------ RECORD LIST
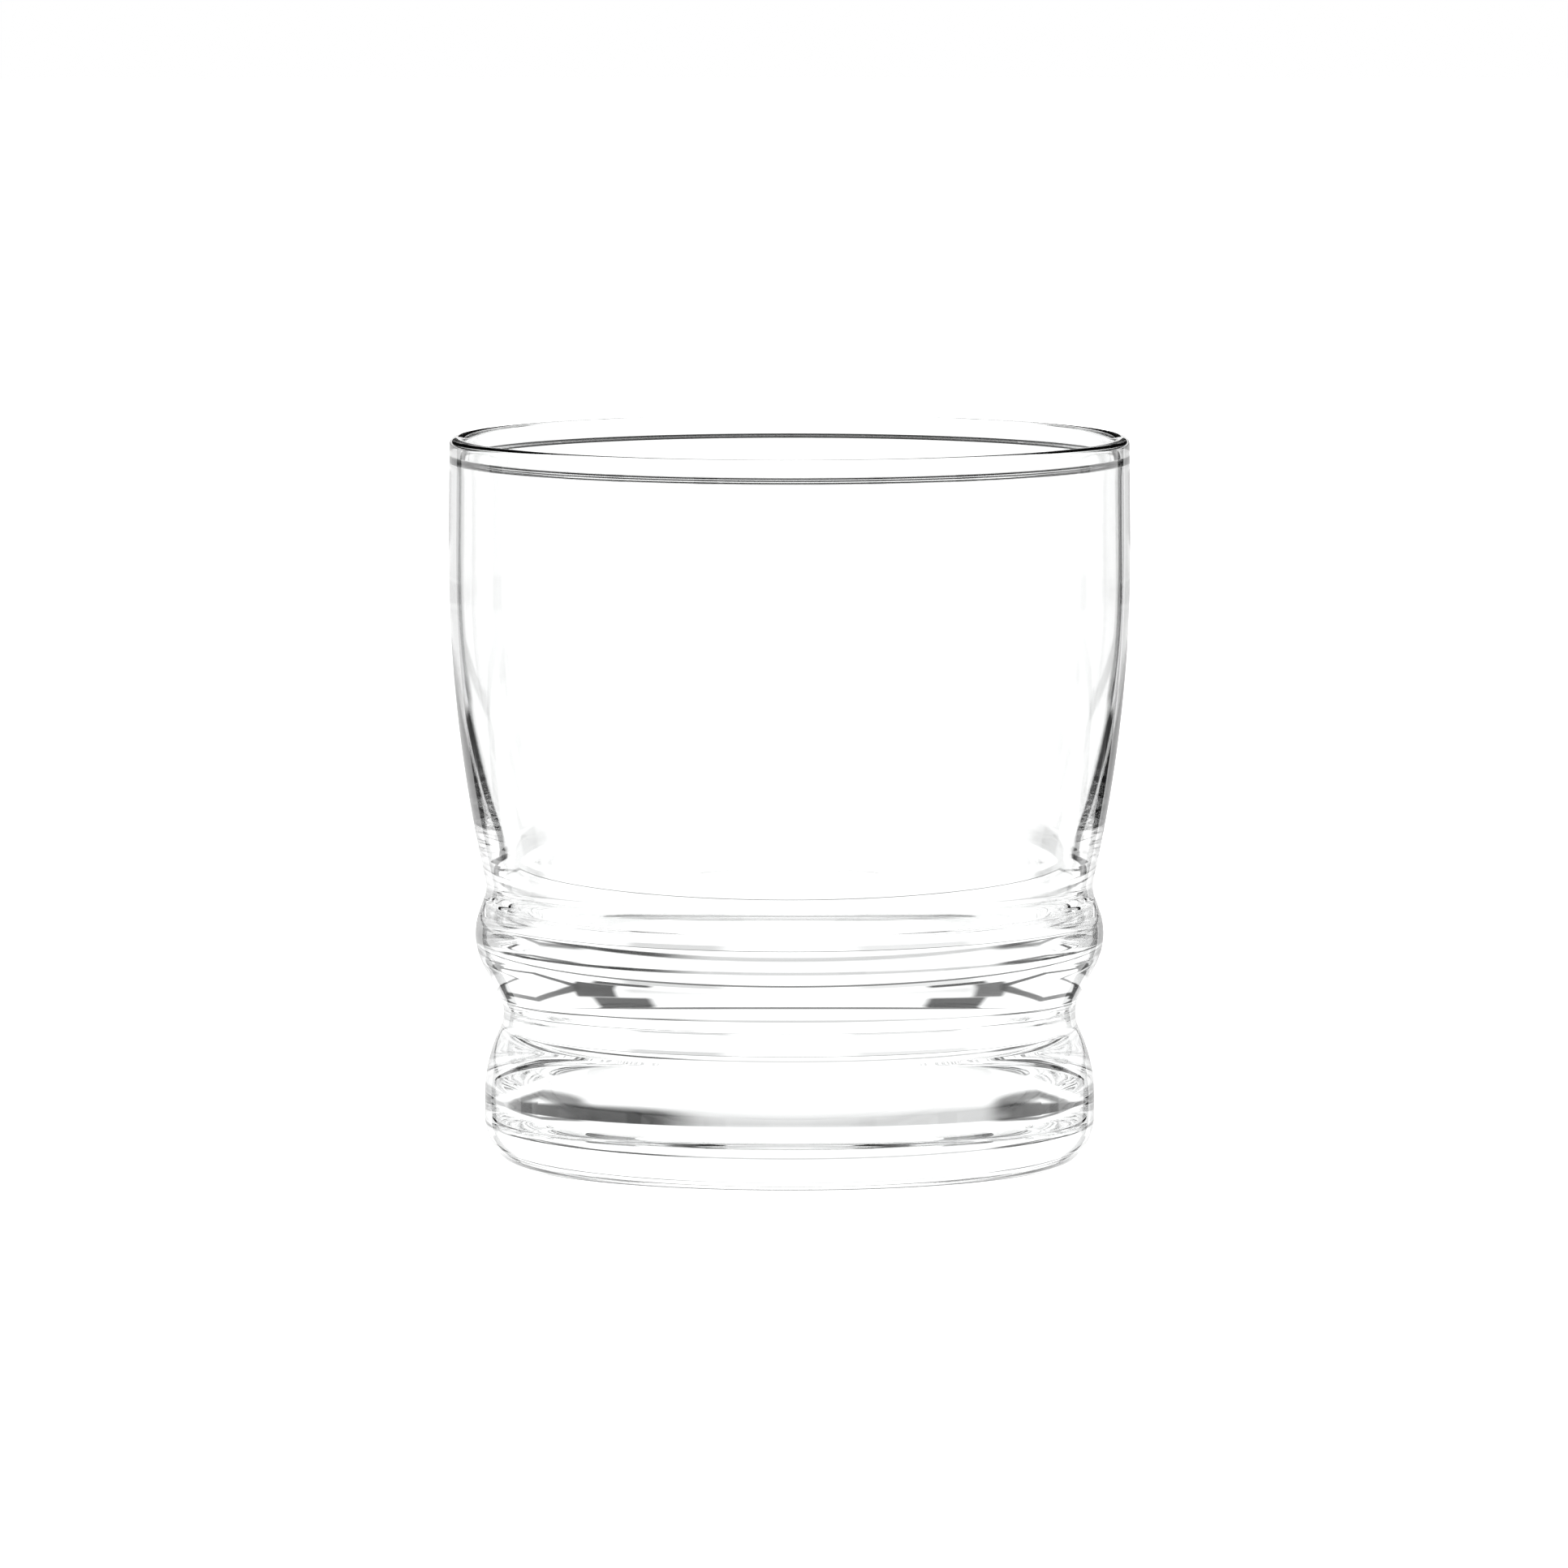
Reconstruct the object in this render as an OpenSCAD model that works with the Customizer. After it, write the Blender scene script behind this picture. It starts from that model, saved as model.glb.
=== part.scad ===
// Whiskey tumbler: one piece of clear glass, round about the Z axis.
// The origin is the centre of the foot, on the surface that the glass stands on.

/* [Glass] */
// Overall height, foot to lip
height = 93; // [91:0.5:110]
// Outside diameter of the bowl at its widest
bowl_d = 86.8; // [86.5:0.1:87]
// Wall thickness high in the bowl
wall = 1.5; // [1.3:0.1:1.7]

/* [Lip] */
// Outside diameter at the lip
lip_d = 86.2; // [85.9:0.1:86.6]
// Thickness of the lip bead
lip_t = 2; // [1.7:0.1:2.2]
// Height of the lip bead
lip_h = 2.5; // [2.2:0.1:3.2]

/* [Bowl] */
// Height at which the outside turns in towards the neck
bowl_turn_z = 59; // [58.6:0.1:61]
// Radius of the outside where it turns in
bowl_turn_r = 187; // [120:1:187]
// Height at which the inside turns in
well_turn_z = 58.1; // [57.8:0.1:60]
// Radius of the inside where it turns in
well_turn_r = 105; // [80:1:105]

/* [Well] */
// Height of the glass floor inside
floor_z = 32.3; // [24:0.1:33]
// Inside diameter just above the floor
well_d = 72.2; // [72:0.1:73]
// Height at which the straight inside above the floor ends
well_z = 39.1; // [38.6:0.1:39.2]
// Radius in the corner between the floor and the inside
well_corner_r = 1; // [0.5:0.1:3]

/* [Ring] */
// Outside diameter at the corner of the neck, above the ring
neck_d = 76.76; // [76:0.04:78]
// Height of the neck
neck_z = 35.67; // [35:0.01:36.5]
// Radius in the neck
neck_r = 4; // [2:0.1:5]
// Outside diameter of the ring, at the corner of its outline
ring_d = 81.36; // [80:0.04:82]
// Height of the ring
ring_z = 29.35; // [29:0.05:29.8]
// Radius over the ring
ring_r = 8.5; // [6:0.1:8.6]

/* [Foot] */
// Outside diameter at the corner of the waist, under the ring
waist_d = 71.62; // [71:0.02:73]
// Height of the waist
waist_z = 20.2; // [19.8:0.1:20.6]
// Radius in the waist
waist_r = 5.2; // [3:0.1:5.4]
// Outside diameter of the foot
foot_d = 77.5; // [76:0.1:78.5]
// Height at which the foot turns in towards the waist
foot_z = 13.3; // [12.8:0.1:13.6]
// Radius of the foot's shoulder
shoulder_r = 19; // [10:0.5:19.5]
// Radius of the heel, where the foot meets the surface
heel_r = 6.8; // [4:0.1:7]
// Diameter of the hollow under the foot
punt_d = 54; // [40:1:60]
// Depth of the hollow under the foot
punt_h = 1; // [0.4:0.1:2]

/* [Hidden] */
$fn = 180;
// furthest that a flat may stand off the arc it stands for
flat_gap = 0.008;
// the lip's two edges, as a share of its thickness
lip_edge = 0.46;
// the bead's soft run down into the wall
bead_run = 0.35;
bead_r = 0.5;
// curve where the straight inside above the floor opens into the bowl
well_ease_r = 15;

lip_r = lip_d / 2;
bead_in = lip_r - lip_t;
bowl_in = bowl_d / 2 - wall;
punt_edge = punt_d / 2;

// Corners of the half section, each with the radius that rounds it: up the inside,
// over the lip, down the outside and across the foot.
section = [
    [0, floor_z, 0],
    [well_d / 2, floor_z, well_corner_r],
    [well_d / 2, well_z, well_ease_r],
    [bowl_in, well_turn_z, well_turn_r],
    [bowl_in, height - lip_h - bead_run, bead_r],
    [bead_in, height - lip_h, bead_r],
    [bead_in, height, lip_t * lip_edge],
    [lip_r, height, lip_t * lip_edge],
    [bowl_d / 2, bowl_turn_z, bowl_turn_r],
    [neck_d / 2, neck_z, neck_r],
    [ring_d / 2, ring_z, ring_r],
    [waist_d / 2, waist_z, waist_r],
    [foot_d / 2, foot_z, shoulder_r],
    [foot_d / 2, 0, heel_r],
    [punt_edge, 0, 0],
];

function unit(v) = v / norm(v);
function flat(p) = [p[0], p[1]];

// The arc of radius r that touches both sides of the corner at p, between points a and b
function corner_arc(a, p, b, r) =
    let (
        u = unit(a - p),
        v = unit(b - p),
        half = acos(u * v) / 2,
        centre = p + unit(u + v) * r / sin(half),
        from = p + u * r / tan(half) - centre,
        turn = 180 - 2 * half,
        side = sign(cross(p - a, b - p)),
        steps = max(3, ceil(turn / (2 * acos(1 - flat_gap / r))))
    )
    [for (i = [0 : steps])
        let (t = side * turn * i / steps)
        centre + [from[0] * cos(t) - from[1] * sin(t), from[0] * sin(t) + from[1] * cos(t)]];

// The outline with each corner that has a radius turned into its arc
function rounded(c) = [
    for (i = [0 : len(c) - 1])
        each c[i][2] == 0 ? [flat(c[i])] : corner_arc(flat(c[i - 1]), flat(c[i]), flat(c[i + 1]), c[i][2])
];

// Half section of the hollow under the foot: part of a large ball
function punt(n = 12) =
    let (r = (punt_edge ^ 2 + punt_h ^ 2) / (2 * punt_h))
    [for (i = [1 : n])
        let (x = punt_edge * (1 - i / n))
        [x, sqrt(r ^ 2 - x ^ 2) - r + punt_h]];

module tumbler() {
    color([0.93, 0.96, 0.97, 0.35])
        rotate_extrude()
            polygon(concat(rounded(section), punt()));
}

tumbler();
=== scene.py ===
import math
import bpy
import numpy as np
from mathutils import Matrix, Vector


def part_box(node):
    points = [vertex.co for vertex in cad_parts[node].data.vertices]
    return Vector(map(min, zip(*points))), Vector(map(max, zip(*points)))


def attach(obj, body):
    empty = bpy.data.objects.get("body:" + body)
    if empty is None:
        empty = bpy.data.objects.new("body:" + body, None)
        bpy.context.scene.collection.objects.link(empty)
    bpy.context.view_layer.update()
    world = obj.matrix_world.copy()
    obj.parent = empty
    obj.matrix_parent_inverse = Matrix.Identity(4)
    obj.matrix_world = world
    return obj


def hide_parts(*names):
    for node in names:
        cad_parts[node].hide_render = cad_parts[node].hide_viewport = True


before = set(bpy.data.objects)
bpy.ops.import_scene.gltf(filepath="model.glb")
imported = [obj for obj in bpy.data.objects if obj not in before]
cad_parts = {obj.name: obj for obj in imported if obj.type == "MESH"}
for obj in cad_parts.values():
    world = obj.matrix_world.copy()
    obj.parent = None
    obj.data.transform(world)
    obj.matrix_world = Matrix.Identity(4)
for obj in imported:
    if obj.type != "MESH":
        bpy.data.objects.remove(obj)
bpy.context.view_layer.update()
glassLow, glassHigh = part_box("tumbler")


class Wire:  # one socket of a node tree; the operators on it add Math nodes
    def __init__(self, graph, socket):
        self.graph = graph
        self.socket = socket

    def math(self, operation, *values):
        return self.graph.add("ShaderNodeMath", {"operation": operation}, dict(enumerate(values)))

    def __add__(self, other):
        return self.math("ADD", self, other)

    def __radd__(self, other):
        return self.math("ADD", other, self)

    def __sub__(self, other):
        return self.math("SUBTRACT", self, other)

    def __rsub__(self, other):
        return self.math("SUBTRACT", other, self)

    def __mul__(self, other):
        return self.math("MULTIPLY", self, other)

    def __rmul__(self, other):
        return self.math("MULTIPLY", other, self)

    def __abs__(self):
        return self.math("ABSOLUTE", self)

    def ease(self, low, high):  # 0 below low, 1 above high, an S curve between; falls when low > high
        shape = {"interpolation_type": "SMOOTHSTEP"}
        if low < high:
            return self.graph.add("ShaderNodeMapRange", shape, {0: self, 1: low, 2: high, 3: 0.0, 4: 1.0})
        return self.graph.add("ShaderNodeMapRange", shape, {0: self, 1: high, 2: low, 3: 1.0, 4: 0.0})


class Graph:  # a node tree being filled
    def __init__(self, tree):
        self.tree = tree
        tree.nodes.clear()

    # adds any node: its settings first, then its sockets, each a value or a Wire
    def add(self, kind, settings=None, sockets=None, out=0):
        node = self.tree.nodes.new(kind)
        for name, value in (settings or {}).items():
            setattr(node, name, value)
        for name, value in (sockets or {}).items():
            if isinstance(value, Wire):
                self.tree.links.new(value.socket, node.inputs[name])
            else:
                node.inputs[name].default_value = value
        return Wire(self, node.outputs[out]) if node.outputs else None


# sizes in millimetres on a glass 93 high, fitted to the frame's box further down
tumbler = {
    "height": 93.0,
    "floorZ": 32.3,          # glass floor inside
    "wellR": 36.1,           # inside, just above the floor
    "wellZ": 39.1,
    "wellCornerR": 1.0,
    "wellEaseR": 15.0,
    "bowlInR": 41.9,         # inside, high in the bowl
    "bowlInZ": 58.1,
    "bowlInTurnR": 105.0,
    "lipR": 43.1,
    "lipThick": 2.0,
    "lipRounding": 0.46,     # share of the lip's thickness
    "lipHigh": 2.5,
    "lipRun": 0.35,          # the bead's run down into the wall
    "beadR": 0.5,
    "bowlR": 43.4,           # outline corners of the outside, each with its rounding
    "bowlZ": 59.0,
    "bowlTurnR": 187.0,
    "neck": (38.38, 35.67, 4.0),
    "ring": (40.68, 29.35, 8.5),
    "waist": (35.81, 20.2, 5.2),
    "shoulder": (38.75, 13.3, 19.0),
    "heel": (38.75, 0.0, 6.8),
    "puntR": 27.0,           # hollow under the foot
    "puntHigh": 1.0,
    "step": 1.15,            # longest step between rings
    "arcStep": 0.32,         # and along a rounded corner
    "widestTurn": 0.12,      # most and least turn between two points of a corner, in radians
    "leastTurn": 0.012,
    "fewest": 6,             # steps of any corner
    "puntSteps": 24,
    "around": 260,
    "sameSpot": 0.0001,      # points nearer than this count as one
}


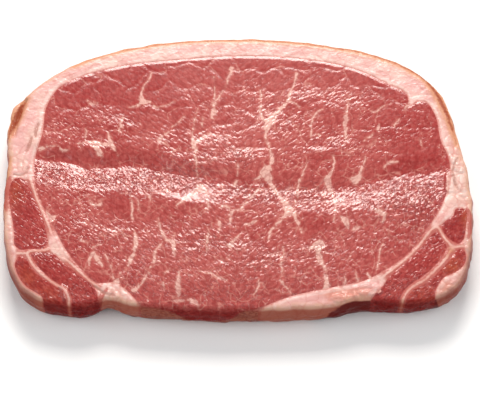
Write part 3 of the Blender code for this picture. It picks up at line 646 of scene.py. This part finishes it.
def hexagonal_grid(step):
    """Corners of a grid of even triangles over the whole slice."""
    rows = np.arange(-HALF_DEPTH, HALF_DEPTH, step * math.sqrt(0.75))
    columns = np.arange(-HALF_WIDTH, HALF_WIDTH, step)
    return np.array([(x + step / 2 * (k % 2), y) for k, y in enumerate(rows) for x in columns])


def triangulate(points, loops):
    """Triangles over the points, with every loop kept as a line of edges."""
    corners = [Vector(p) for p in points]
    edges = []
    for loop in loops:
        first = len(corners)
        corners += [Vector(p) for p in loop]
        edges += [(first + k, first + (k + 1) % len(loop)) for k in range(len(loop))]
    found = delaunay_2d_cdt(corners, edges, [], 0, SAME_PLACE)
    return np.array([tuple(v) for v in found[0]]), np.array([tuple(face) for face in found[2]])


def boundary(faces):
    """The edges that only one face uses, in that face's direction."""
    used = {tuple(edge) for k in range(3) for edge in faces[:, [k - 1, k]].tolist()}
    return sorted(edge for edge in used if (edge[1], edge[0]) not in used)


def filled(points, edges):
    """Triangles that fill the loops of edges, whose inner side is on their left."""
    faces = delaunay_2d_cdt([Vector(p) for p in points], edges, [], 0, SAME_PLACE)[2]
    owner = {(face[k - 1], face[k]): n for n, face in enumerate(faces) for k in range(3)}
    waiting = [owner[edge] for edge in edges]
    kept = set(waiting)
    loop_edges = set(edges)
    while waiting:
        face = faces[waiting.pop()]
        for edge in ((face[k - 1], face[k]) for k in range(3)):
            beyond = owner.get((edge[1], edge[0]))
            if edge not in loop_edges and beyond not in kept:
                kept.add(beyond)
                waiting.append(beyond)
    return [faces[n] for n in sorted(kept)]


def stitch(faces, places, left, right):
    """Join two columns of corners, top to bottom, with triangles."""
    i = j = 0
    while i < len(left) - 1 or j < len(right) - 1:
        step_left = j == len(right) - 1
        if i < len(left) - 1 and j < len(right) - 1:
            step_left = places[left[i + 1]][2] >= places[right[j + 1]][2]
        if step_left:
            faces.append((left[i], left[i + 1], right[j]))
            i += 1
        else:
            faces.append((left[i], right[j + 1], right[j]))
            j += 1


def build_piece(name, node, corners, faces, fields, outline, under, materials):
    """One closed piece: fine top face, fine outer wall, and a flat underside."""
    kept = np.unique(faces)
    local = np.full(len(corners), -1)
    local[kept] = np.arange(len(kept))
    places = [(x, y, z) for (x, y), z in zip(corners[kept], fields["height"][kept])]
    source = list(kept)
    drop = fields["turned"][kept].tolist()
    all_faces = local[faces].tolist()
    edges = boundary(faces)
    rim = sorted({corner for edge in edges for corner in edge})
    plan = corners[rim]
    near_wall = nearest_on_loops(plan, [outline])[0] < WALL_REACH
    columns = {k: [local[k]] for k in rim}
    levels = round(THICKNESS / LEVEL_STEP)
    for level in range(1, levels + 1):
        share = 1 - level / levels
        moved = plan + wall_shift(plan, outline, share)
        for k, place, near in zip(rim, moved, near_wall):
            if near or level == levels:
                top = fields["height"][k]
                columns[k].append(len(places))
                places.append((place[0], place[1], top * share))
                source.append(k)
                drop.append(fields["turned"][k] + top * (1 - share))
    for start, end in edges:
        stitch(all_faces, places, columns[start], columns[end])
    wall_end = len(all_faces)
    order = {k: n for n, k in enumerate(rim)}
    base = [columns[k][-1] for k in rim] + list(range(len(places), len(places) + len(under)))
    places += [(x, y, 0.0) for x, y in under + wall_shift(under, outline, 0.0)]
    source += nearest_corners(under, corners, kept)
    drop += [0.0] * len(under)
    for face in filled(np.vstack([plan, under]), [(order[a], order[b]) for a, b in edges]):
        all_faces.append([base[k] for k in reversed(face)])
    mesh = bpy.data.meshes.new(name)
    mesh.from_pydata((np.array(places) * MM).tolist(), [], [tuple(map(int, face)) for face in all_faces])
    for key in POINT_FIELDS:
        add_values(mesh, key, fields[key][np.array(source)])
    add_values(mesh, "drop", np.array(drop))
    for material in materials:
        mesh.materials.append(material)
    low = np.array(drop)[np.array(all_faces)].mean(axis=1) > WALL_STARTS
    low[wall_end:] = False
    mesh.polygons.foreach_set("material_index", low.astype(np.int32))
    mesh.shade_smooth()
    mesh.set_sharp_from_angle(angle=SHARP_ANGLE)
    piece = bpy.data.objects.new(name, mesh)
    bpy.context.scene.collection.objects.link(piece)
    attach(piece, "root")
    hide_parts(node)
    print(name, "triangles", len(mesh.polygons))


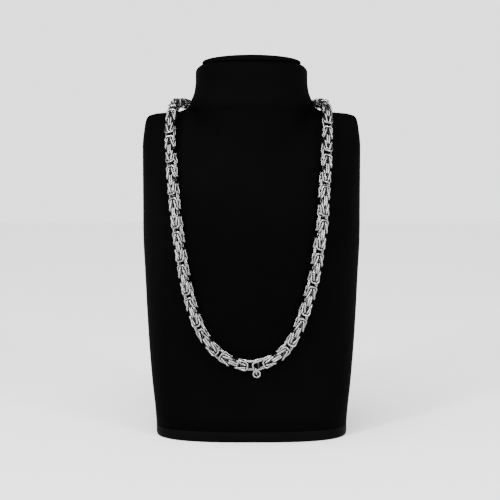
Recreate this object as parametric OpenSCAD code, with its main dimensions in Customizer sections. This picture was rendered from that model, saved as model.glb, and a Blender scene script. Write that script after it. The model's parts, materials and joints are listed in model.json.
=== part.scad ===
------------
Repeat exactly the lines from the one that contains "into its arc" through the one that contains "bpy.data.objects.remove(obj)", and only those.

// The outline with each corner that has a radius turned into its arc
function rounded(c) = [
    for (i = [0 : len(c) - 1])
        each c[i][2] == 0 ? [flat(c[i])] : corner_arc(flat(c[i - 1]), flat(c[i]), flat(c[i + 1]), c[i][2])
];

// Half section of the hollow under the foot: part of a large ball
function punt(n = 12) =
    let (r = (punt_edge ^ 2 + punt_h ^ 2) / (2 * punt_h))
    [for (i = [1 : n])
        let (x = punt_edge * (1 - i / n))
        [x, sqrt(r ^ 2 - x ^ 2) - r + punt_h]];

module tumbler() {
    color([0.93, 0.96, 0.97, 0.35])
        rotate_extrude()
            polygon(concat(rounded(section), punt()));
}

tumbler();
=== scene.py ===
import math
import bpy
import numpy as np
from mathutils import Matrix, Vector


def part_box(node):
    points = [vertex.co for vertex in cad_parts[node].data.vertices]
    return Vector(map(min, zip(*points))), Vector(map(max, zip(*points)))


def attach(obj, body):
    empty = bpy.data.objects.get("body:" + body)
    if empty is None:
        empty = bpy.data.objects.new("body:" + body, None)
        bpy.context.scene.collection.objects.link(empty)
    bpy.context.view_layer.update()
    world = obj.matrix_world.copy()
    obj.parent = empty
    obj.matrix_parent_inverse = Matrix.Identity(4)
    obj.matrix_world = world
    return obj


def hide_parts(*names):
    for node in names:
        cad_parts[node].hide_render = cad_parts[node].hide_viewport = True


before = set(bpy.data.objects)
bpy.ops.import_scene.gltf(filepath="model.glb")
imported = [obj for obj in bpy.data.objects if obj not in before]
cad_parts = {obj.name: obj for obj in imported if obj.type == "MESH"}
for obj in cad_parts.values():
    world = obj.matrix_world.copy()
    obj.parent = None
    obj.data.transform(world)
    obj.matrix_world = Matrix.Identity(4)
for obj in imported:
    if obj.type != "MESH":
        bpy.data.objects.remove(obj)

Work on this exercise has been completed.